• [REQUIREMENTS] Look through the entries below and extract exactly the lines from the one containing "Reconstruct the object" through the one containing "import Sketcher", ends included.

• [DATA FOR PROCESSING]

↓↓↓

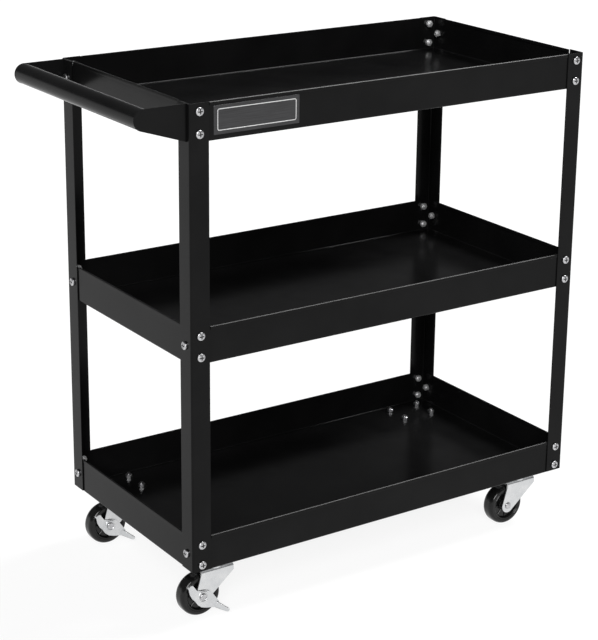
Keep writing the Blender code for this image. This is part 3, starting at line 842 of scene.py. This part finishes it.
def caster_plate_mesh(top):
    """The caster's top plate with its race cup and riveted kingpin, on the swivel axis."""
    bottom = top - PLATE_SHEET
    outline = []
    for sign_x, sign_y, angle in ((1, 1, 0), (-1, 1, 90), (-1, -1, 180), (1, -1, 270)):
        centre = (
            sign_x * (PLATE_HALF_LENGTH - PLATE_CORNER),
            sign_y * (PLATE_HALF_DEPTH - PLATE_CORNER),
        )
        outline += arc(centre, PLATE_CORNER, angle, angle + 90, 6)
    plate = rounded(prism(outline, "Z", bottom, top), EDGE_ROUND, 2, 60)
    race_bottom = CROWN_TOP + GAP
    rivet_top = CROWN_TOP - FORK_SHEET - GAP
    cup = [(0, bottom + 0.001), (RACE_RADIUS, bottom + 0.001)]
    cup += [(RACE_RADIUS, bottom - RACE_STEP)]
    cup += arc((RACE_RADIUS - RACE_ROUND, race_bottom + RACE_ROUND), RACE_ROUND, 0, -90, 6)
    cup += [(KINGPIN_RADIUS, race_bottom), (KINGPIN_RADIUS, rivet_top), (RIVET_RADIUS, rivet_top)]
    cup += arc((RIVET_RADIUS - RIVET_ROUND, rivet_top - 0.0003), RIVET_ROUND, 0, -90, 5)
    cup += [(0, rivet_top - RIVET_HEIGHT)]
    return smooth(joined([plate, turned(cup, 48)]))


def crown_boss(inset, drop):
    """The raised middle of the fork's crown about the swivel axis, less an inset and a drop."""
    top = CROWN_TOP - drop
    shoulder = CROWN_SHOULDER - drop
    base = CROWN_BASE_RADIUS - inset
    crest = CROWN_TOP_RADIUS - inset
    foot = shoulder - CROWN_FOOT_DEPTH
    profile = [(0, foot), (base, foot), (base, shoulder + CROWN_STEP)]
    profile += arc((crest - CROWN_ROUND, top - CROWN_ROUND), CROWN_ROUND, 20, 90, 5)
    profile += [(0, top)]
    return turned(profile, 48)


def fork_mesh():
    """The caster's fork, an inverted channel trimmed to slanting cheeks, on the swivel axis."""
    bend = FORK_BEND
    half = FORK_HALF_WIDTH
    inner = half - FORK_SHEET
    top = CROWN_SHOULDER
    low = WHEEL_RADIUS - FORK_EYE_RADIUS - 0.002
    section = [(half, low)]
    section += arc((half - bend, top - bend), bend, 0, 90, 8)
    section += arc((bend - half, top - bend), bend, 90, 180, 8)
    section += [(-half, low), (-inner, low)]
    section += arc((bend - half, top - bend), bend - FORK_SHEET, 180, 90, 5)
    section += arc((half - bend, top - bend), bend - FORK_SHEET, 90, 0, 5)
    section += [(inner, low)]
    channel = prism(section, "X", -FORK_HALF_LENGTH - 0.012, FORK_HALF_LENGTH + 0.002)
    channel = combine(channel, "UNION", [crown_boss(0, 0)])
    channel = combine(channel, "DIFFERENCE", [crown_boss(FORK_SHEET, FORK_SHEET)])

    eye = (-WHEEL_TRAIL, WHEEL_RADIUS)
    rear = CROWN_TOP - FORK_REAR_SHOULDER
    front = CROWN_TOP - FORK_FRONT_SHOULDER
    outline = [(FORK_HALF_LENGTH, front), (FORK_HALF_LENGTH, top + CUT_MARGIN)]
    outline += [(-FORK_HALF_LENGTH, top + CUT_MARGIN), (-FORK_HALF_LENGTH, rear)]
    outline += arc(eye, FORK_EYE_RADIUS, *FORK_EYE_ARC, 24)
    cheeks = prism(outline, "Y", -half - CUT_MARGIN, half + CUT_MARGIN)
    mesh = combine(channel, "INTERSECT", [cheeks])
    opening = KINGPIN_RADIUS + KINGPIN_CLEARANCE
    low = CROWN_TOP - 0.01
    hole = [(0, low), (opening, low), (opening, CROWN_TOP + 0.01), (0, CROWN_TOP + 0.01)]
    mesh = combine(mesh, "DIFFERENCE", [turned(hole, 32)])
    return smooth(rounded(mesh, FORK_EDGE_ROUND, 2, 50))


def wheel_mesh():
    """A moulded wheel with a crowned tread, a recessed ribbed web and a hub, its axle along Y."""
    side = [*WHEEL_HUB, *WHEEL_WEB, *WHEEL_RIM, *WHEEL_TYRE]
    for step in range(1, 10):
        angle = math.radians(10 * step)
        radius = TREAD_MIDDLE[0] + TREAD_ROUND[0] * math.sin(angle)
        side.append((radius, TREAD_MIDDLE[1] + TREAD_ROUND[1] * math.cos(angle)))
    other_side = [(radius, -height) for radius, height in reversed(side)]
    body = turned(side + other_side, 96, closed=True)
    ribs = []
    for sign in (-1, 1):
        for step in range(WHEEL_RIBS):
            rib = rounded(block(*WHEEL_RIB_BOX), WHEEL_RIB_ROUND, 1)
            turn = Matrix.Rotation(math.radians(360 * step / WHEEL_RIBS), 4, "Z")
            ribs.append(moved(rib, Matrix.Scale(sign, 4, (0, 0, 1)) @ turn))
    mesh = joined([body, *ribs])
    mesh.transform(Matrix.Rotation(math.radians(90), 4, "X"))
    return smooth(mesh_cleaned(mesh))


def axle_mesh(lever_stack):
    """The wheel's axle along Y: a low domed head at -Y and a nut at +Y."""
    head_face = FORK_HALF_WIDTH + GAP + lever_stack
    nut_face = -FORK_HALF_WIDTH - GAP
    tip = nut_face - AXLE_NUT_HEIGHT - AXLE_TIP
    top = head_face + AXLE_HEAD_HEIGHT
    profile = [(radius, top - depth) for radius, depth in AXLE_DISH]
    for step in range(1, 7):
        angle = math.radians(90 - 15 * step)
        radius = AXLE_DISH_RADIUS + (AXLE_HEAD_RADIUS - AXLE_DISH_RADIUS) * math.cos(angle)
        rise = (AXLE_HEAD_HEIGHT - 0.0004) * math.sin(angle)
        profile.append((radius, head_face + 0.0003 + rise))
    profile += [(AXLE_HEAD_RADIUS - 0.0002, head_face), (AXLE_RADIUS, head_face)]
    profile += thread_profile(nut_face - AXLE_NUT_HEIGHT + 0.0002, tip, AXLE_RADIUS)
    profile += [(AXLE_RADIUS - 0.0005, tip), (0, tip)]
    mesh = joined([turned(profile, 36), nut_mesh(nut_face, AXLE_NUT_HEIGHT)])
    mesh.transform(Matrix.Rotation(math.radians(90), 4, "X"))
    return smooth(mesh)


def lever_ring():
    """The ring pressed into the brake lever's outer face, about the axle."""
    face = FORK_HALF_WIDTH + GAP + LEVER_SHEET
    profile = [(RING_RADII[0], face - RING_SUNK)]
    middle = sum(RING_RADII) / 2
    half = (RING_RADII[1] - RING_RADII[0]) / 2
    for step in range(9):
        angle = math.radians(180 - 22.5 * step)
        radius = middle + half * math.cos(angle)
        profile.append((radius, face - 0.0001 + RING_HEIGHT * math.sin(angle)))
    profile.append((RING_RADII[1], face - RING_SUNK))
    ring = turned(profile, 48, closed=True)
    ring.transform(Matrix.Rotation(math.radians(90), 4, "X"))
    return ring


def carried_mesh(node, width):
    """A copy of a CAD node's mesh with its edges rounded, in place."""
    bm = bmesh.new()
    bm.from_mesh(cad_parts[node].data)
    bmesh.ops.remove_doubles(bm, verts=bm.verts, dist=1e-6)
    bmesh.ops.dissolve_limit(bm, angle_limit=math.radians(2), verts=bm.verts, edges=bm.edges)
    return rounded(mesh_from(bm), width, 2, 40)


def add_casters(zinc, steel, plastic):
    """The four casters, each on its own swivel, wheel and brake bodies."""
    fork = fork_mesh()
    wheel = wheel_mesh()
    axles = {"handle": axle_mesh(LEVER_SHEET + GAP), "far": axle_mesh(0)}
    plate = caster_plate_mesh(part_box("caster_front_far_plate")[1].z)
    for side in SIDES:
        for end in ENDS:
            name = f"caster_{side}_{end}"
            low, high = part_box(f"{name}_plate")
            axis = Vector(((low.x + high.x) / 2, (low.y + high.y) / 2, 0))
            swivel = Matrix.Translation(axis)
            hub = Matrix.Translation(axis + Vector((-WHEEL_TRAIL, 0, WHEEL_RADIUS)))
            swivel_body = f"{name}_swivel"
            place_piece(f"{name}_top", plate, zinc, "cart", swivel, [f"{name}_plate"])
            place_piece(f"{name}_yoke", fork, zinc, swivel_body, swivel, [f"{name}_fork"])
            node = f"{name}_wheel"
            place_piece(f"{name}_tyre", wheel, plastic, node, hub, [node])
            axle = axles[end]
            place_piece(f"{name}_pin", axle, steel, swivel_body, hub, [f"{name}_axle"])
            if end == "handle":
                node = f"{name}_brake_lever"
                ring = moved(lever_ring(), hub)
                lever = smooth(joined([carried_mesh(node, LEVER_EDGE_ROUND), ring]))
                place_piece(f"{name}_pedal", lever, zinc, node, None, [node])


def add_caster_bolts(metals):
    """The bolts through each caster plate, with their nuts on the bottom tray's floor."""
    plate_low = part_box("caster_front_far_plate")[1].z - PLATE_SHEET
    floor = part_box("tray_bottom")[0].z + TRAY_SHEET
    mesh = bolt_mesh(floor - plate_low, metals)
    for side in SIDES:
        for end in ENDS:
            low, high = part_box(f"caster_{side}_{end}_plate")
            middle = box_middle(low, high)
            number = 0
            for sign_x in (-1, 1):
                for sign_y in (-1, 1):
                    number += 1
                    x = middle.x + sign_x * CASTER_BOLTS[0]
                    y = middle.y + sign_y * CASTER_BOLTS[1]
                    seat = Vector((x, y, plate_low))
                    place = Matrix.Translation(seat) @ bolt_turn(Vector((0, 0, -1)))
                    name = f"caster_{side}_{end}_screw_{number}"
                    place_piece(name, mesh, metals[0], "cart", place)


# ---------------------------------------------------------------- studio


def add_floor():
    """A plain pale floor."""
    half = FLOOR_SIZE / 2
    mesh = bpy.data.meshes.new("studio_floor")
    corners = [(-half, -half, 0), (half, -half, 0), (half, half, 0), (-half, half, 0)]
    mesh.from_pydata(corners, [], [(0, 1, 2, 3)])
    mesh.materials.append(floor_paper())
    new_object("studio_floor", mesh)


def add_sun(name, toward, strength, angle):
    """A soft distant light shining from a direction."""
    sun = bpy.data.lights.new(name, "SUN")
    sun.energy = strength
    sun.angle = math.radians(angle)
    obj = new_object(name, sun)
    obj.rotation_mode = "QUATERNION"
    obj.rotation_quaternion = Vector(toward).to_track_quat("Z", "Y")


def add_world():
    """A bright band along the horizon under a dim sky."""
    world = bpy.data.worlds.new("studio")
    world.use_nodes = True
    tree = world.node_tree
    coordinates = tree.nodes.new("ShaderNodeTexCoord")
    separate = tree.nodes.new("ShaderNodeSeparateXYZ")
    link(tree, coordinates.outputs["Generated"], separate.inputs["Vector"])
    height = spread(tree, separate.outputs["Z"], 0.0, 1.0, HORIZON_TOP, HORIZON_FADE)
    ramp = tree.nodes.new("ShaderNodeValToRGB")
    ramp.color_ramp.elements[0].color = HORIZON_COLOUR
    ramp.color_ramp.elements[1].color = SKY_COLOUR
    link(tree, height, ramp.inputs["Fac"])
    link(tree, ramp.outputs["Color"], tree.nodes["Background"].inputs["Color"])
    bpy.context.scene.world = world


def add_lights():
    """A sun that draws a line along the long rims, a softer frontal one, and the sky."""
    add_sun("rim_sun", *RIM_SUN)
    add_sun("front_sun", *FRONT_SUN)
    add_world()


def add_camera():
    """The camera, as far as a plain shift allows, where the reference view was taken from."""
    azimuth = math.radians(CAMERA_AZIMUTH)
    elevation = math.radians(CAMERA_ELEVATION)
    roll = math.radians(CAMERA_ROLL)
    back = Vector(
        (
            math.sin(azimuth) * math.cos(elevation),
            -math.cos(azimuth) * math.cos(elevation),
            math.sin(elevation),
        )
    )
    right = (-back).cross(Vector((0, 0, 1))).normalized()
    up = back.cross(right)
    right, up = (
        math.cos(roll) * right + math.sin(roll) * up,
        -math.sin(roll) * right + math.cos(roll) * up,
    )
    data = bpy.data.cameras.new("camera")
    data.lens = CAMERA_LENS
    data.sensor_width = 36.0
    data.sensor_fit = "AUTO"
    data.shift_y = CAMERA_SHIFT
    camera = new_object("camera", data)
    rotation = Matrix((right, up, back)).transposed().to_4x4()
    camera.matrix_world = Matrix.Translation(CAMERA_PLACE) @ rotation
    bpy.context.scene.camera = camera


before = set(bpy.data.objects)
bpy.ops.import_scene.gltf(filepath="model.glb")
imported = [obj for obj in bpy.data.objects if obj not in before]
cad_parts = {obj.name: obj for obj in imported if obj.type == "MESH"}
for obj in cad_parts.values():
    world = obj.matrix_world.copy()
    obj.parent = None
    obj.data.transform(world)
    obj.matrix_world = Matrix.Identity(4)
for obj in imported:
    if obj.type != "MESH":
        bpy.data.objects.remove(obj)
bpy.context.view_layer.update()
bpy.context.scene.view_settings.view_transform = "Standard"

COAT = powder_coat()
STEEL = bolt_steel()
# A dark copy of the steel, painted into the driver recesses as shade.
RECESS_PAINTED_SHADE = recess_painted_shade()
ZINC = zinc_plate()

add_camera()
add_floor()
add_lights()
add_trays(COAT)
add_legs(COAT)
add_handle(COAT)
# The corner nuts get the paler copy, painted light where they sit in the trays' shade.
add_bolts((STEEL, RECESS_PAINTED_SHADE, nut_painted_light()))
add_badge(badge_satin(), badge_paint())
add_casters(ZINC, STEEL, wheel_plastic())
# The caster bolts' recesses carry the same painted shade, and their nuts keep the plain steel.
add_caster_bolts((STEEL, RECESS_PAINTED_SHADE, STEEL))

↑↑↑
↓↓↓

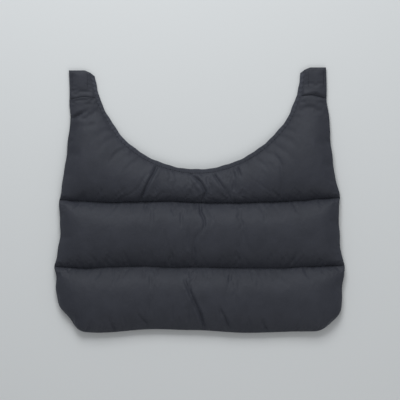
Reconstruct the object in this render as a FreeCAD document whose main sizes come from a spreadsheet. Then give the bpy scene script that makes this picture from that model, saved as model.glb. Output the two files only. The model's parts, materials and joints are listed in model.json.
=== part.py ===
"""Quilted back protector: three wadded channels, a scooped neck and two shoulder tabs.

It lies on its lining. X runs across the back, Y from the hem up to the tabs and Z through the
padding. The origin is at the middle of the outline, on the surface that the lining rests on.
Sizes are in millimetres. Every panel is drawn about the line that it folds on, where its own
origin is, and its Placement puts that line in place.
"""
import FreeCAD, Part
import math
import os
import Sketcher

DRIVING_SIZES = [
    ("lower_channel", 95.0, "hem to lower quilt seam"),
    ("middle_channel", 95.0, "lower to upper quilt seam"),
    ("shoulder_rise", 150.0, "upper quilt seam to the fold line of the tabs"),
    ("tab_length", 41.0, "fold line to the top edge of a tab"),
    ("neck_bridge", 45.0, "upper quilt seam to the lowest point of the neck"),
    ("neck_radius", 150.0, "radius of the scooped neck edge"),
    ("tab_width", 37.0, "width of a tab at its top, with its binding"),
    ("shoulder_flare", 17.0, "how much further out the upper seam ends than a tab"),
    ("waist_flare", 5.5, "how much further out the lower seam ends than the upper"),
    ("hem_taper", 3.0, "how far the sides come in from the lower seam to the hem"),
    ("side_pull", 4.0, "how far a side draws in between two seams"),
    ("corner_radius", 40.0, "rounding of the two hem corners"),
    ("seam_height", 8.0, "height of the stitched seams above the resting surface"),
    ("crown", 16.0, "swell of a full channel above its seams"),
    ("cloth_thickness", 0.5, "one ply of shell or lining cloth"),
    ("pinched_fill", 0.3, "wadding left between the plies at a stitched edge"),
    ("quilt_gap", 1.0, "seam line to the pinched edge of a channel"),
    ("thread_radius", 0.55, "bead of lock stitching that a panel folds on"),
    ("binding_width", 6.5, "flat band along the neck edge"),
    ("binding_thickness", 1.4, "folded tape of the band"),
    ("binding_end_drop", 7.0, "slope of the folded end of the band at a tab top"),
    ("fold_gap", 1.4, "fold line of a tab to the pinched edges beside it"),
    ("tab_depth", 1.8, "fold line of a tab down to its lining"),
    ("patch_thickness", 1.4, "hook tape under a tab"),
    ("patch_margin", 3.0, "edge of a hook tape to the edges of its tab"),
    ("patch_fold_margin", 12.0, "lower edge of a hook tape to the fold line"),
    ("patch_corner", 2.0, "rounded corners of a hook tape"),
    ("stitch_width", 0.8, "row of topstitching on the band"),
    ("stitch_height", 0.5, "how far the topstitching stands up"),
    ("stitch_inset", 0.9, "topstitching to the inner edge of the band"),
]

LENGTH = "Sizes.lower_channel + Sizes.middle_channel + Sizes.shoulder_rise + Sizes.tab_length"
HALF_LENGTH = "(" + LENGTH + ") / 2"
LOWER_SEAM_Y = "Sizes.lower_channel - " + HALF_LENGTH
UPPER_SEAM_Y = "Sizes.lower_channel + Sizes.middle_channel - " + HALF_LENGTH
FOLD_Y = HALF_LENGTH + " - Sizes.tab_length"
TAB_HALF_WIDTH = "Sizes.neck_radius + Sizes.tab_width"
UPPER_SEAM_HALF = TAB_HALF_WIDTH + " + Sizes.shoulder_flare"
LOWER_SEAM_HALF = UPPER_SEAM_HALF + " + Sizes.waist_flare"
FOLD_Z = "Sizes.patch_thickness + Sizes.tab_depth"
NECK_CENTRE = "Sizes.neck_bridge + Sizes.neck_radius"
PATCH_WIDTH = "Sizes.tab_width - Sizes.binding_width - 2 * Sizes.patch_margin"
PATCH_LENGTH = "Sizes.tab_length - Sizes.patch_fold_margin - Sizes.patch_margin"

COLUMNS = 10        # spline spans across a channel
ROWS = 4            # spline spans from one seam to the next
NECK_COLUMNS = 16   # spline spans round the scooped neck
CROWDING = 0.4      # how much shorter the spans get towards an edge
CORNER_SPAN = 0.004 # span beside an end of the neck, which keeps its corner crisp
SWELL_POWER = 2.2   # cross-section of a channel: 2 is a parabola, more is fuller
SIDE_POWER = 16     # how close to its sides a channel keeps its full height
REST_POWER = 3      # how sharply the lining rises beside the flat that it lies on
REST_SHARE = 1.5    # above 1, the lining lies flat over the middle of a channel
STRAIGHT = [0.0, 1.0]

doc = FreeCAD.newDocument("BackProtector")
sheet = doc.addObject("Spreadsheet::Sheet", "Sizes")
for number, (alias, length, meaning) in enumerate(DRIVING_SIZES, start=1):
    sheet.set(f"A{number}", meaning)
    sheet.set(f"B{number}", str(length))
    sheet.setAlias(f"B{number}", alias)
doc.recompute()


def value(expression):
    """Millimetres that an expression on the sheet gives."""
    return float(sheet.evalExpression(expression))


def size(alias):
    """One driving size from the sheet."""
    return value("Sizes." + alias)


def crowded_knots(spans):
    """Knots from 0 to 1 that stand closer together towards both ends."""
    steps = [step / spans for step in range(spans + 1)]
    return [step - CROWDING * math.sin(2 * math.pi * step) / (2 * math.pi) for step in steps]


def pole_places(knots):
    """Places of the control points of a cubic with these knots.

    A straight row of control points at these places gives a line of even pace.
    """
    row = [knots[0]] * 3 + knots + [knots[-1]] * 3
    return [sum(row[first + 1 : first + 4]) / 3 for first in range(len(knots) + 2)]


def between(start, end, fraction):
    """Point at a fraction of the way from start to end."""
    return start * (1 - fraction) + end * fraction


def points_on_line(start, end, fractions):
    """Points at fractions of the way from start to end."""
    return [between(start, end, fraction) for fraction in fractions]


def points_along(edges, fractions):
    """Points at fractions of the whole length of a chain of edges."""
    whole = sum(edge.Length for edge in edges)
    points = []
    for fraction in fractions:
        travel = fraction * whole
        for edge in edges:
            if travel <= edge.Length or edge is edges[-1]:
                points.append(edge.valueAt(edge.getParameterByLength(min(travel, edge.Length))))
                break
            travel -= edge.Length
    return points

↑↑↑

• [TASK SOLUTION]
Reconstruct the object in this render as a FreeCAD document whose main sizes come from a spreadsheet. Then give the bpy scene script that makes this picture from that model, saved as model.glb. Output the two files only. The model's parts, materials and joints are listed in model.json.
=== part.py ===
"""Quilted back protector: three wadded channels, a scooped neck and two shoulder tabs.

It lies on its lining. X runs across the back, Y from the hem up to the tabs and Z through the
padding. The origin is at the middle of the outline, on the surface that the lining rests on.
Sizes are in millimetres. Every panel is drawn about the line that it folds on, where its own
origin is, and its Placement puts that line in place.
"""
import FreeCAD, Part
import math
import os
import Sketcher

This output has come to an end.